--- STATED GOAL ---
Restate all of the data exactly.

--- RAW RECORDS ---
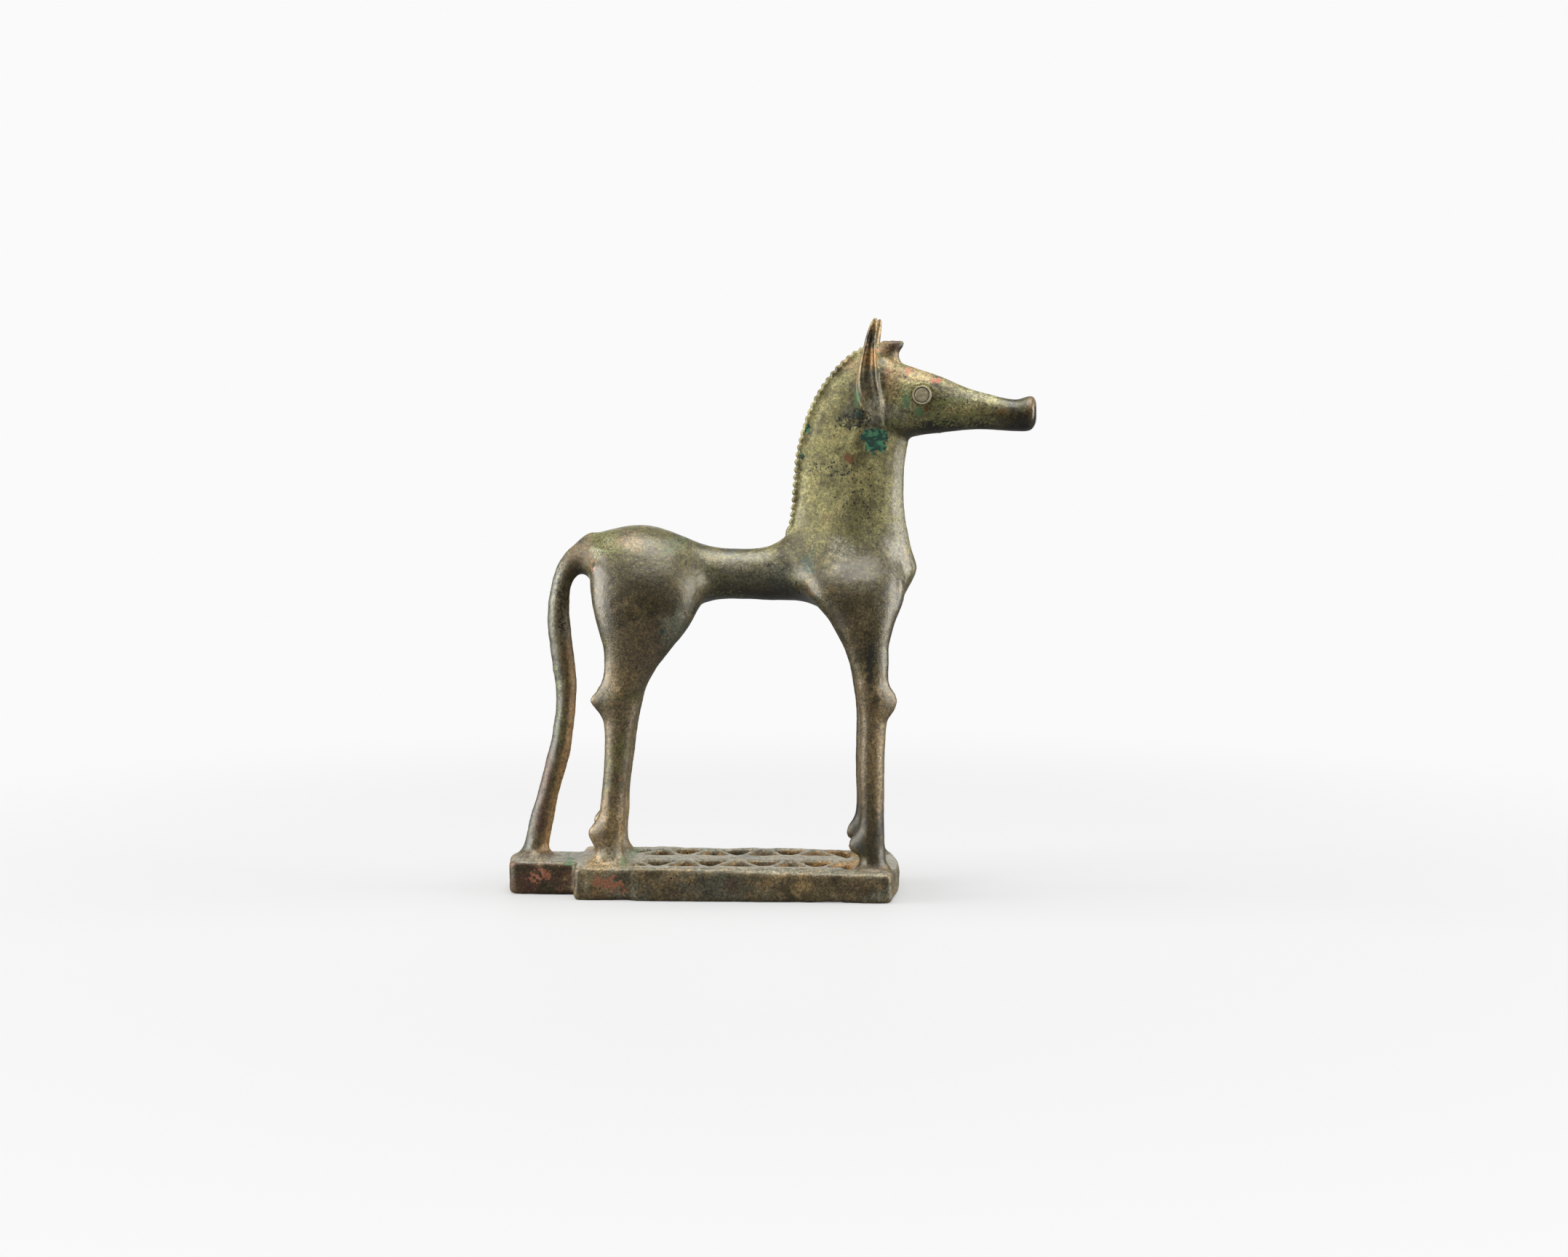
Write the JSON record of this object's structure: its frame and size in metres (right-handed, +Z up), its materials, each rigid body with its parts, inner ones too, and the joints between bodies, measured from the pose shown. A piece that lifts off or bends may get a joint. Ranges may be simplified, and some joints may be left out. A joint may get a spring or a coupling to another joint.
{
  "type": "horse statuette",
  "caption": "Small bronze horse with a tall neck, trumpet muzzle and notched mane, standing on a pierced plate that a long tail reaches down to.",
  "frame": {"origin": "on the floor under the middle of the whole outline", "axes": "+X the way the horse faces, +Z up, -Y its right side"},
  "size_m": [0.1614, 0.0494, 0.176],
  "materials": {
    "plate_bronze": "dark brown bronze with copper-red and ochre wear",
    "body_bronze": "smooth dark olive-brown bronze patina, low gloss",
    "leg_bronze": "warm brown bronze patina, low gloss",
    "neck_bronze": "yellow-green bronze patina with a few green crusts",
    "head_bronze": "olive bronze patina with copper-red flecks"
  },
  "bodies": {
    "root": {"base_plate": "plate_bronze", "tail_ledge": "plate_bronze", "croup": "body_bronze", "barrel": "body_bronze", "chest": "body_bronze", "right_haunch": "body_bronze", "left_haunch": "body_bronze", "right_shoulder": "body_bronze", "left_shoulder": "body_bronze", "tail": "leg_bronze", "right_hind_shank": "leg_bronze", "left_hind_shank": "leg_bronze", "right_hind_hoof": "leg_bronze", "left_hind_hoof": "leg_bronze", "right_fore_shank": "leg_bronze", "left_fore_shank": "leg_bronze", "right_fore_hoof": "leg_bronze", "left_fore_hoof": "leg_bronze", "neck": "neck_bronze", "mane": "neck_bronze", "head": "head_bronze", "muzzle": "head_bronze", "forelock": "head_bronze", "right_ear": "head_bronze", "left_ear": "head_bronze", "right_eye": "head_bronze", "left_eye": "head_bronze"}
  },
  "joints": []
}
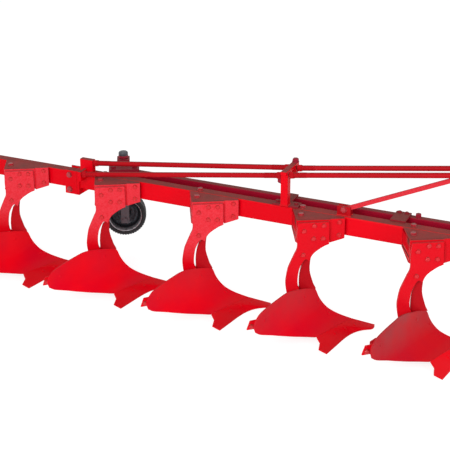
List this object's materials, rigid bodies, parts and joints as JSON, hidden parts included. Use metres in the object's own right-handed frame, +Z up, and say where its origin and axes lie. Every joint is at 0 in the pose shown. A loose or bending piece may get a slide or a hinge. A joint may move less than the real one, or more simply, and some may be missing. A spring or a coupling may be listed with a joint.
{
  "type": "mounted mouldboard plough",
  "caption": "Tractor-mounted mouldboard plough with slanting twin-beam frame, slotted legs, curved boards, pointed shares, stay rods, mast and a screw-set depth wheel.",
  "frame": {"origin": "centre of the footprint box, on the level that the shares and landsides stand on", "axes": "+X the way it travels, toward the tractor; +Y to the left of travel, toward unploughed land; +Z up"},
  "size_m": [3.7224, 2.3236, 1.3765],
  "materials": {
    "red_paint": "gloss enamel",
    "shaded_red_paint": "satin enamel",
    "dark_paint": "satin enamel",
    "bare_steel": "worn",
    "grey_steel": "machined",
    "zinc_plate": "zinc plated",
    "tyre_rubber": "matt"
  },
  "bodies": {
    "frame": {"bracket_1": "red_paint", "leg_1": "red_paint", "frog_1": "shaded_red_paint", "mouldboard_1": "red_paint", "share_1": "red_paint", "landside_1": "shaded_red_paint", "mouldboard_brace_1": "shaded_red_paint", "bracket_2": "red_paint", "leg_2": "red_paint", "frog_2": "shaded_red_paint", "mouldboard_2": "red_paint", "share_2": "red_paint", "landside_2": "shaded_red_paint", "mouldboard_brace_2": "shaded_red_paint", "bracket_3": "red_paint", "leg_3": "red_paint", "frog_3": "shaded_red_paint", "mouldboard_3": "red_paint", "share_3": "red_paint", "landside_3": "shaded_red_paint", "mouldboard_brace_3": "shaded_red_paint", "bracket_4": "red_paint", "leg_4": "red_paint", "frog_4": "shaded_red_paint", "mouldboard_4": "red_paint", "share_4": "red_paint", "landside_4": "shaded_red_paint", "mouldboard_brace_4": "shaded_red_paint", "bracket_5": "red_paint", "leg_5": "red_paint", "frog_5": "shaded_red_paint", "mouldboard_5": "red_paint", "share_5": "red_paint", "landside_5": "shaded_red_paint", "mouldboard_brace_5": "shaded_red_paint", "near_beam": "red_paint", "far_beam": "red_paint", "rear_beam": "red_paint", "front_cross_plate": "red_paint", "stay_post": "red_paint", "near_stay_rear": "shaded_red_paint", "near_stay_front": "shaded_red_paint", "far_stay_rear": "shaded_red_paint", "far_stay_front": "shaded_red_paint", "hitch_tube": "red_paint", "lower_link_pin_right": "zinc_plate", "lower_link_pin_left": "zinc_plate", "mast_bar_right": "red_paint", "mast_bar_left": "red_paint", "mast_head": "red_paint", "top_link_pin": "zinc_plate", "linch_pin_right": "zinc_plate", "linch_pin_left": "zinc_plate", "linch_pin_top": "zinc_plate", "mast_stay": "shaded_red_paint", "wheel_bracket": "dark_paint"},
    "spindle": {"depth_spindle": "grey_steel"},
    "wheel_carriage": {"wheel_post": "dark_paint"},
    "wheel": {"wheel_rim": "bare_steel", "wheel_tyre": "tyre_rubber"}
  },
  "joints": [
    {"name": "spindle_turn", "type": "hinge", "parent": "frame", "child": "spindle", "pos_m": [-0.67062, 0.85515, 0.81], "axis": [0, 0, 1], "range_deg": [-7205, 2525]},
    {"name": "wheel_height", "type": "slide", "parent": "frame", "child": "wheel_carriage", "axis": [0, 0, 1], "range_m": [-0.12, 0.042]},
    {"name": "wheel_spin", "type": "hinge", "parent": "wheel_carriage", "child": "wheel", "pos_m": [-0.67062, 0.96015, 0.3475], "axis": [0, 1, 0], "continuous": true}
  ],
  "couplings": [
    {"joint": "spindle_turn", "follows": "wheel_height", "rad_per_m": 1047.2}
  ]
}
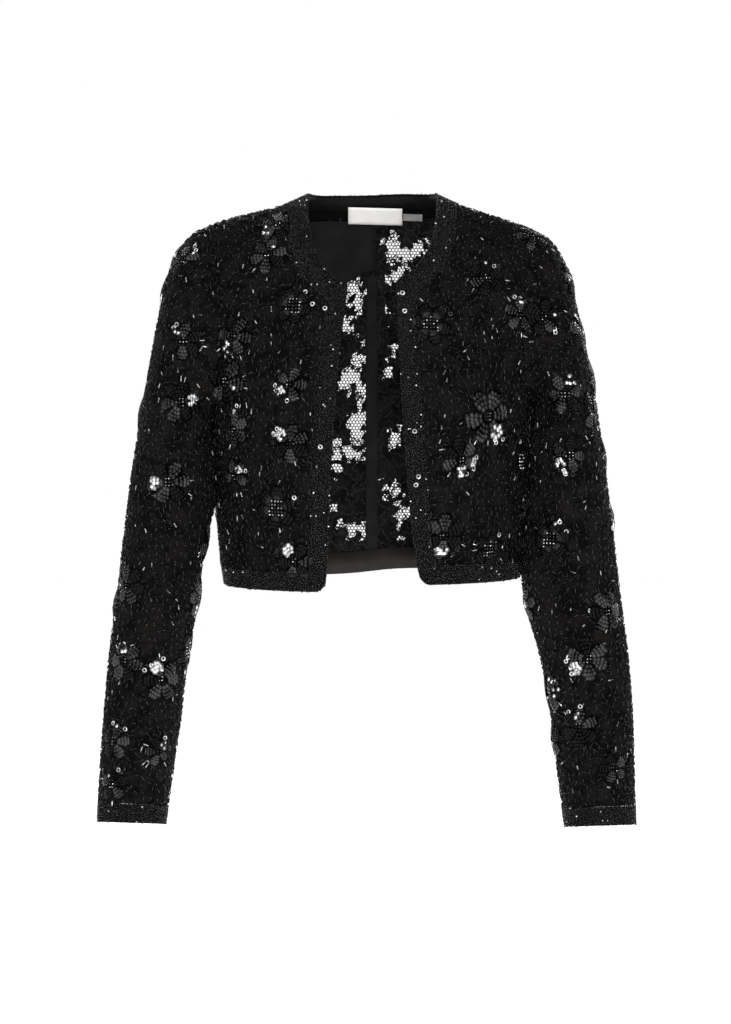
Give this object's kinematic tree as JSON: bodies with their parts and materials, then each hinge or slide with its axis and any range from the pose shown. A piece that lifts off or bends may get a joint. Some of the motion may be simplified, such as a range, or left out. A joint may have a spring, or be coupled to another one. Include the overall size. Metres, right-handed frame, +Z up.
{
  "type": "cropped jacket",
  "caption": "Cropped evening jacket with long sleeves and an open front, in embroidered lace with beaded edge bands, filled out as if worn.",
  "frame": {"origin": "midway between the two points where the shoulder seams meet the neck band's inner edge, where the worn jacket is carried", "axes": "+Z up, the open front faces -Y, +X is the wearer's left"},
  "size_m": [0.5415, 0.2206, 0.6421],
  "materials": {
    "lace": "matt black embroidered lace",
    "beaded_band": "black cloth closely covered in small glass beads",
    "dark_lining": "smooth black lining",
    "satin_facing": "brownish black satin",
    "white_label": "white woven tape",
    "grey_tab": "grey woven tape"
  },
  "bodies": {
    "root": {"front_right": "lace", "front_left": "lace", "back_right": "lace", "back_left": "lace", "sleeve_right": "lace", "sleeve_left": "lace", "neck_band_right": "beaded_band", "neck_band_left": "beaded_band", "neck_band_back": "beaded_band", "front_band_right": "beaded_band", "front_band_left": "beaded_band", "hem_band_right": "beaded_band", "hem_band_left": "beaded_band", "hem_band_back": "beaded_band", "cuff_band_right": "beaded_band", "cuff_band_left": "beaded_band", "neck_facing": "dark_lining", "yoke_lining": "dark_lining", "back_seam_strip": "dark_lining", "hem_facing": "satin_facing", "label": "white_label", "size_tab": "grey_tab"}
  },
  "joints": []
}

--- RESPONSE TO THIS TASK ---
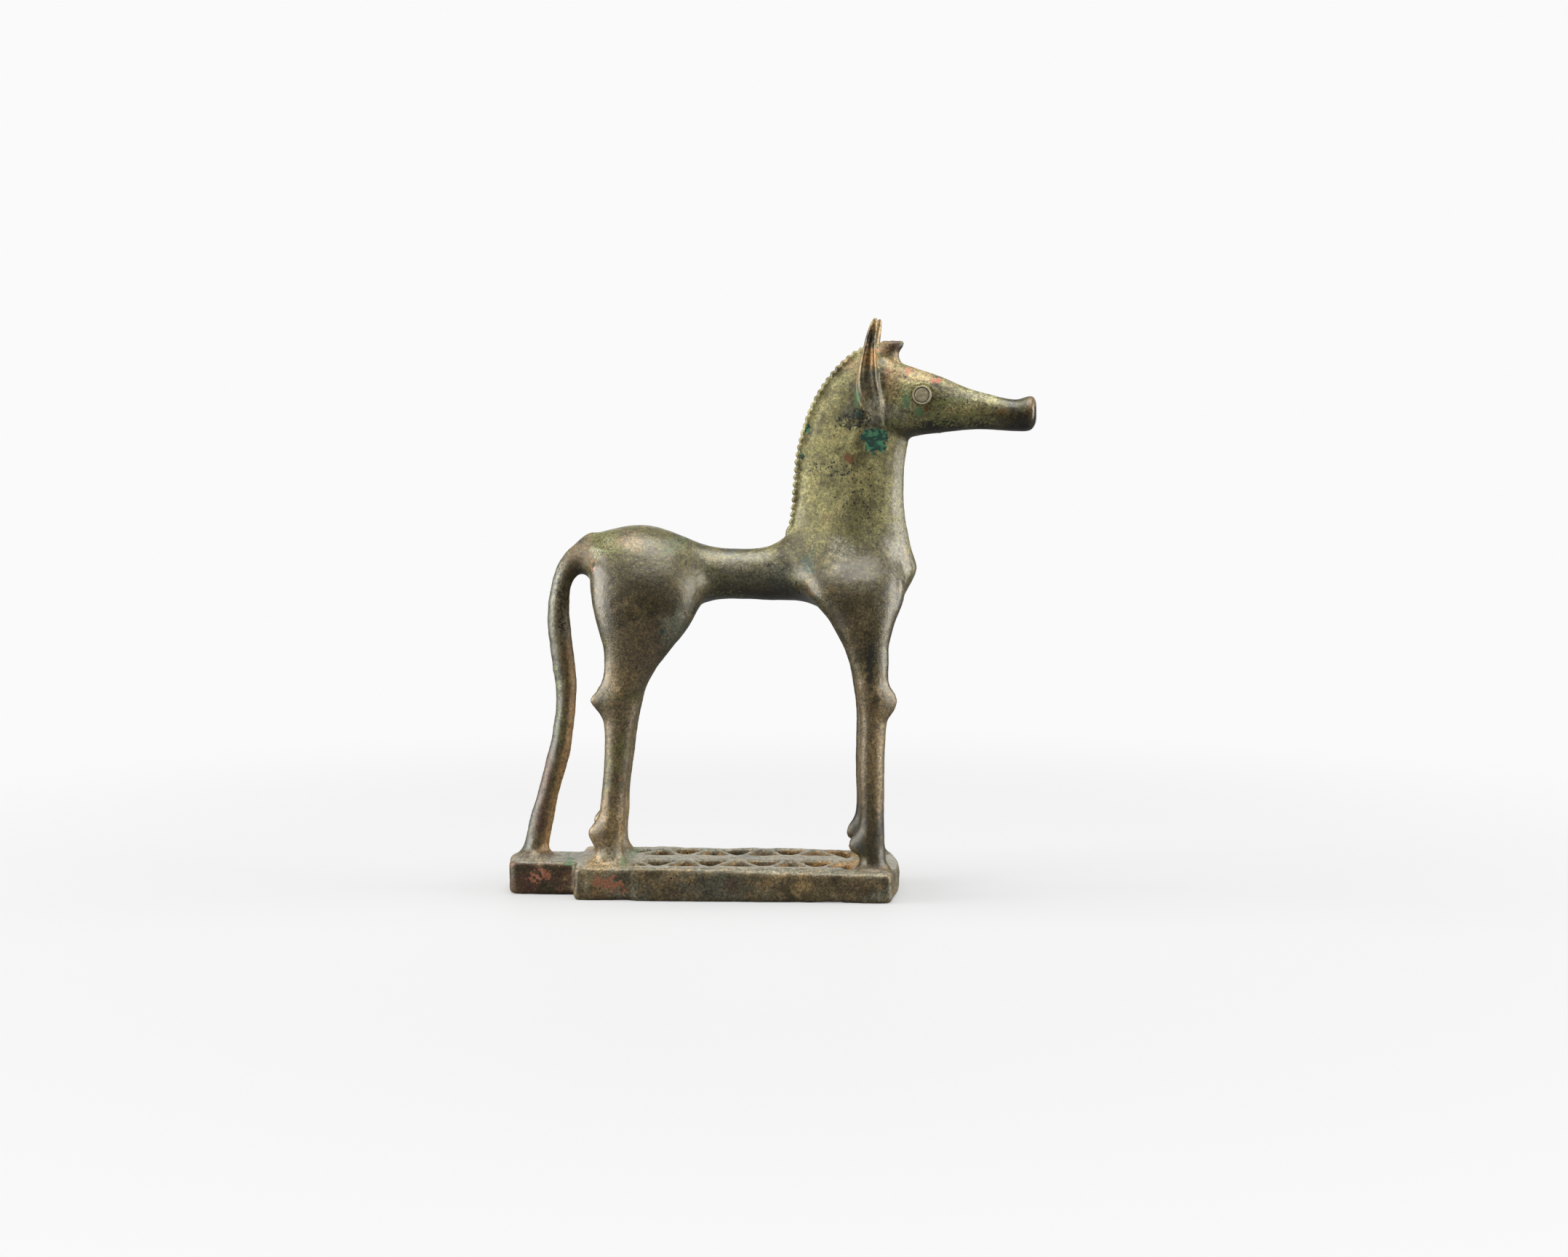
Write the JSON record of this object's structure: its frame and size in metres (right-handed, +Z up), its materials, each rigid body with its parts, inner ones too, and the joints between bodies, measured from the pose shown. A piece that lifts off or bends may get a joint. Ranges may be simplified, and some joints may be left out. A joint may get a spring or a coupling to another joint.
{
  "type": "horse statuette",
  "caption": "Small bronze horse with a tall neck, trumpet muzzle and notched mane, standing on a pierced plate that a long tail reaches down to.",
  "frame": {"origin": "on the floor under the middle of the whole outline", "axes": "+X the way the horse faces, +Z up, -Y its right side"},
  "size_m": [0.1614, 0.0494, 0.176],
  "materials": {
    "plate_bronze": "dark brown bronze with copper-red and ochre wear",
    "body_bronze": "smooth dark olive-brown bronze patina, low gloss",
    "leg_bronze": "warm brown bronze patina, low gloss",
    "neck_bronze": "yellow-green bronze patina with a few green crusts",
    "head_bronze": "olive bronze patina with copper-red flecks"
  },
  "bodies": {
    "root": {"base_plate": "plate_bronze", "tail_ledge": "plate_bronze", "croup": "body_bronze", "barrel": "body_bronze", "chest": "body_bronze", "right_haunch": "body_bronze", "left_haunch": "body_bronze", "right_shoulder": "body_bronze", "left_shoulder": "body_bronze", "tail": "leg_bronze", "right_hind_shank": "leg_bronze", "left_hind_shank": "leg_bronze", "right_hind_hoof": "leg_bronze", "left_hind_hoof": "leg_bronze", "right_fore_shank": "leg_bronze", "left_fore_shank": "leg_bronze", "right_fore_hoof": "leg_bronze", "left_fore_hoof": "leg_bronze", "neck": "neck_bronze", "mane": "neck_bronze", "head": "head_bronze", "muzzle": "head_bronze", "forelock": "head_bronze", "right_ear": "head_bronze", "left_ear": "head_bronze", "right_eye": "head_bronze", "left_eye": "head_bronze"}
  },
  "joints": []
}
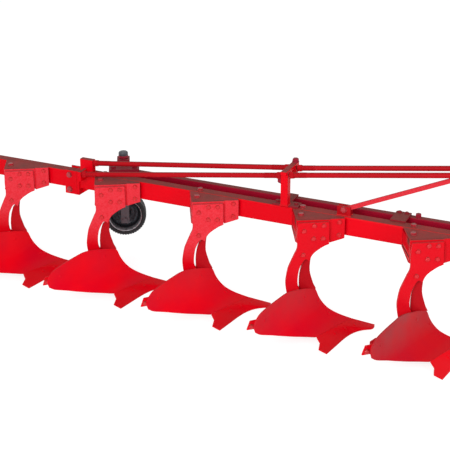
List this object's materials, rigid bodies, parts and joints as JSON, hidden parts included. Use metres in the object's own right-handed frame, +Z up, and say where its origin and axes lie. Every joint is at 0 in the pose shown. A loose or bending piece may get a slide or a hinge. A joint may move less than the real one, or more simply, and some may be missing. A spring or a coupling may be listed with a joint.
{
  "type": "mounted mouldboard plough",
  "caption": "Tractor-mounted mouldboard plough with slanting twin-beam frame, slotted legs, curved boards, pointed shares, stay rods, mast and a screw-set depth wheel.",
  "frame": {"origin": "centre of the footprint box, on the level that the shares and landsides stand on", "axes": "+X the way it travels, toward the tractor; +Y to the left of travel, toward unploughed land; +Z up"},
  "size_m": [3.7224, 2.3236, 1.3765],
  "materials": {
    "red_paint": "gloss enamel",
    "shaded_red_paint": "satin enamel",
    "dark_paint": "satin enamel",
    "bare_steel": "worn",
    "grey_steel": "machined",
    "zinc_plate": "zinc plated",
    "tyre_rubber": "matt"
  },
  "bodies": {
    "frame": {"bracket_1": "red_paint", "leg_1": "red_paint", "frog_1": "shaded_red_paint", "mouldboard_1": "red_paint", "share_1": "red_paint", "landside_1": "shaded_red_paint", "mouldboard_brace_1": "shaded_red_paint", "bracket_2": "red_paint", "leg_2": "red_paint", "frog_2": "shaded_red_paint", "mouldboard_2": "red_paint", "share_2": "red_paint", "landside_2": "shaded_red_paint", "mouldboard_brace_2": "shaded_red_paint", "bracket_3": "red_paint", "leg_3": "red_paint", "frog_3": "shaded_red_paint", "mouldboard_3": "red_paint", "share_3": "red_paint", "landside_3": "shaded_red_paint", "mouldboard_brace_3": "shaded_red_paint", "bracket_4": "red_paint", "leg_4": "red_paint", "frog_4": "shaded_red_paint", "mouldboard_4": "red_paint", "share_4": "red_paint", "landside_4": "shaded_red_paint", "mouldboard_brace_4": "shaded_red_paint", "bracket_5": "red_paint", "leg_5": "red_paint", "frog_5": "shaded_red_paint", "mouldboard_5": "red_paint", "share_5": "red_paint", "landside_5": "shaded_red_paint", "mouldboard_brace_5": "shaded_red_paint", "near_beam": "red_paint", "far_beam": "red_paint", "rear_beam": "red_paint", "front_cross_plate": "red_paint", "stay_post": "red_paint", "near_stay_rear": "shaded_red_paint", "near_stay_front": "shaded_red_paint", "far_stay_rear": "shaded_red_paint", "far_stay_front": "shaded_red_paint", "hitch_tube": "red_paint", "lower_link_pin_right": "zinc_plate", "lower_link_pin_left": "zinc_plate", "mast_bar_right": "red_paint", "mast_bar_left": "red_paint", "mast_head": "red_paint", "top_link_pin": "zinc_plate", "linch_pin_right": "zinc_plate", "linch_pin_left": "zinc_plate", "linch_pin_top": "zinc_plate", "mast_stay": "shaded_red_paint", "wheel_bracket": "dark_paint"},
    "spindle": {"depth_spindle": "grey_steel"},
    "wheel_carriage": {"wheel_post": "dark_paint"},
    "wheel": {"wheel_rim": "bare_steel", "wheel_tyre": "tyre_rubber"}
  },
  "joints": [
    {"name": "spindle_turn", "type": "hinge", "parent": "frame", "child": "spindle", "pos_m": [-0.67062, 0.85515, 0.81], "axis": [0, 0, 1], "range_deg": [-7205, 2525]},
    {"name": "wheel_height", "type": "slide", "parent": "frame", "child": "wheel_carriage", "axis": [0, 0, 1], "range_m": [-0.12, 0.042]},
    {"name": "wheel_spin", "type": "hinge", "parent": "wheel_carriage", "child": "wheel", "pos_m": [-0.67062, 0.96015, 0.3475], "axis": [0, 1, 0], "continuous": true}
  ],
  "couplings": [
    {"joint": "spindle_turn", "follows": "wheel_height", "rad_per_m": 1047.2}
  ]
}
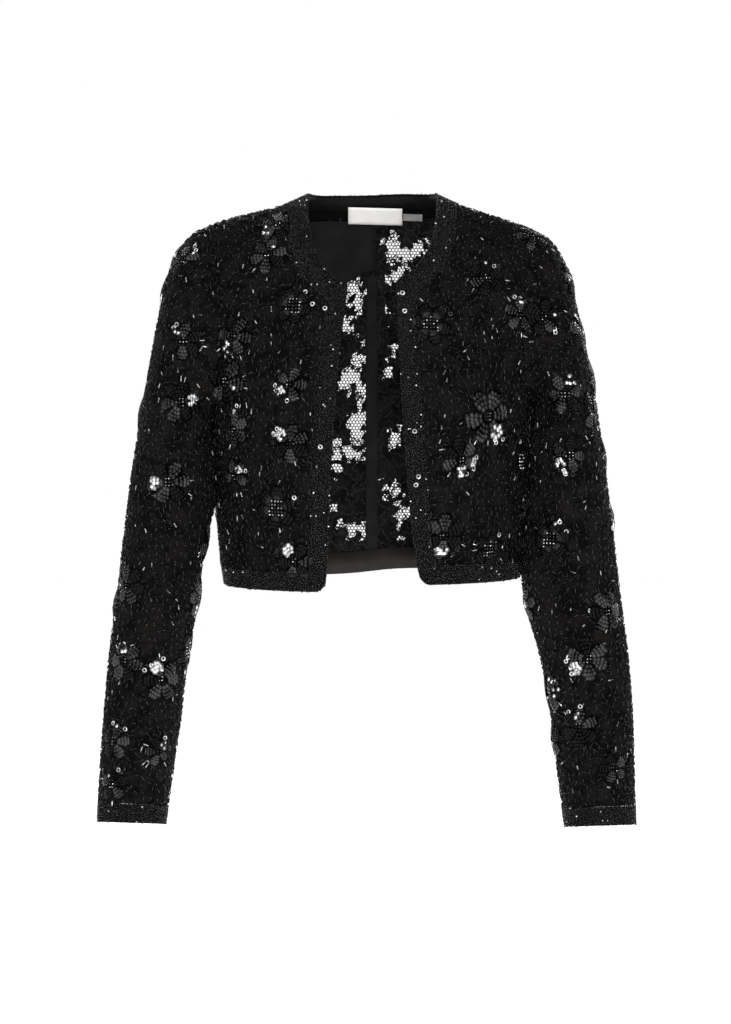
Give this object's kinematic tree as JSON: bodies with their parts and materials, then each hinge or slide with its axis and any range from the pose shown. A piece that lifts off or bends may get a joint. Some of the motion may be simplified, such as a range, or left out. A joint may have a spring, or be coupled to another one. Include the overall size. Metres, right-handed frame, +Z up.
{
  "type": "cropped jacket",
  "caption": "Cropped evening jacket with long sleeves and an open front, in embroidered lace with beaded edge bands, filled out as if worn.",
  "frame": {"origin": "midway between the two points where the shoulder seams meet the neck band's inner edge, where the worn jacket is carried", "axes": "+Z up, the open front faces -Y, +X is the wearer's left"},
  "size_m": [0.5415, 0.2206, 0.6421],
  "materials": {
    "lace": "matt black embroidered lace",
    "beaded_band": "black cloth closely covered in small glass beads",
    "dark_lining": "smooth black lining",
    "satin_facing": "brownish black satin",
    "white_label": "white woven tape",
    "grey_tab": "grey woven tape"
  },
  "bodies": {
    "root": {"front_right": "lace", "front_left": "lace", "back_right": "lace", "back_left": "lace", "sleeve_right": "lace", "sleeve_left": "lace", "neck_band_right": "beaded_band", "neck_band_left": "beaded_band", "neck_band_back": "beaded_band", "front_band_right": "beaded_band", "front_band_left": "beaded_band", "hem_band_right": "beaded_band", "hem_band_left": "beaded_band", "hem_band_back": "beaded_band", "cuff_band_right": "beaded_band", "cuff_band_left": "beaded_band", "neck_facing": "dark_lining", "yoke_lining": "dark_lining", "back_seam_strip": "dark_lining", "hem_facing": "satin_facing", "label": "white_label", "size_tab": "grey_tab"}
  },
  "joints": []
}